Friday, September 05, 2014

Writing: Gone But Not Forgotten

You may have heard or read this before, but I found it interesting. Here's a list of ten best-selling novels that were never followed by another. On reading the reasons for no second novel, I decided that I'd already beaten the odds by not dying before a second could come out.

Actually, I'm fortunate enough to have had seven medical thrillers published, with numbers eight and nine already written and ready for release next year. Since those two will be published by a different publisher than my last three, there will be about a year's hiatus between the publication of Critical Condition and Fatal Trauma. And that, in turn, set me wondering if such an absence would make my readers forget about me.

I've recently seen promos for two TV shows featuring actresses I hadn't heard from in a while. Tea Leoni came to public attention with appearances in a number of movies, but she's been under the radar for a while. But this fall she'll star in a new TV show.

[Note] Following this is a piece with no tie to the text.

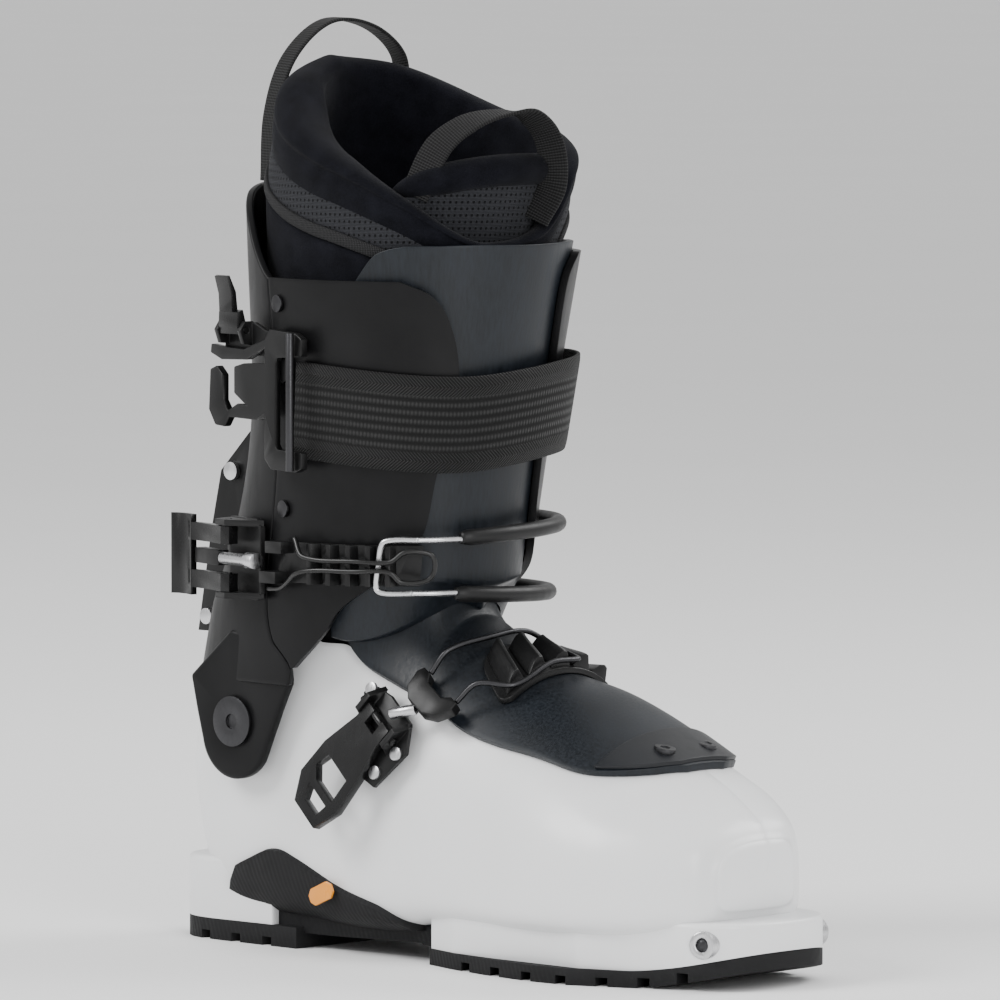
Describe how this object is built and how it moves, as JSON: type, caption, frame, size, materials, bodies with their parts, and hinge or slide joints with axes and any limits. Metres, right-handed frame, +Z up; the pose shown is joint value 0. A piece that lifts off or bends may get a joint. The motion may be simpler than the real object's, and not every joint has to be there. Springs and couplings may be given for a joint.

Laurie Metcalf hasn't been in a hit show since her role on Roseanne, although Kay and I like her as Sheldon's mother on Big Bang Theory. Now she'll have a major role in a new TV show this fall.

Some authors write one book that is a hit and never write another. Some actors and actresses come back after several seasons away from the limelight. Which do you want to emulate? As for me, I'd rather keep writing and hope my absence from center stage doesn't hurt.

What do you think? Do you mind waiting for another book from your favorite author? Do you look forward to the re-appearance of a favorite actor? Let me know.